How can someone purchase or take possession of something according to Jewish law?
This is one of the central issues dealt with by Perek HaZahav, the fourth perek of Massekhet Bava Metzia. The first Mishna in the perek (44a) discusses the purchase of moveable objects, and specifically the status of money (i.e. coins) that is used to buy things.
Somewhat surprisingly, Jewish law does not recognize the validity of a kinyan – a purchase – made with money, unless the buyer also takes possession – at least symbolically – of the object that he purchased. This ruling is based on the opinion of Rabbi Yohanan who believes that on a biblical level purchases can be made with money, but the Sages limited that kinyan due to a fear that if the seller suffered a fire that destroyed part of his stock, he would claim that what was purchased had been destroyed (nisrefu hitekhah be-aliyah – “your wheat was burned up in the attic”).
Another acceptable method of kinyan is called halipin – exchange. Even though, as we have learned, transferring money to another person does not establish ownership of an object that has been purchased, if two people want to make an exchange, a kinyan would take place. For example, if two people agreed to exchange a cow for a donkey, once an act of kinyan is made on one of the animals, the second animal transfers to the possession of the other person with the kinyan made on the first animal.

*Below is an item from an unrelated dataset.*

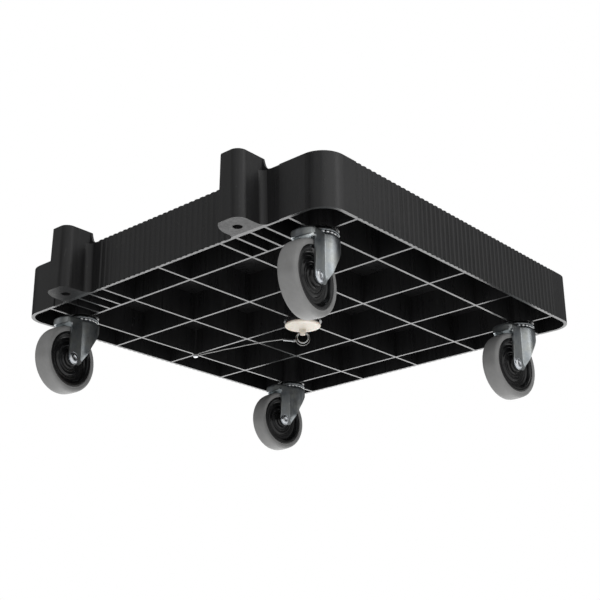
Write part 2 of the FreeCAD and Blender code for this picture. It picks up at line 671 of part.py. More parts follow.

Our Gemara discusses whether a coin can be used to purchase something by means of halipin. That is to say, can the buyer and seller agree that the kinyan should take place because the object will be exchanged for the money. The opinion that money cannot be used for halipin argues that when using money the point is the tzura – the image on the coin. Most rishonim understand that this means that a coin is not valued for the intrinsic worth of its metal, but for what it represents. Only an object with intrinsic value can be used for halipin.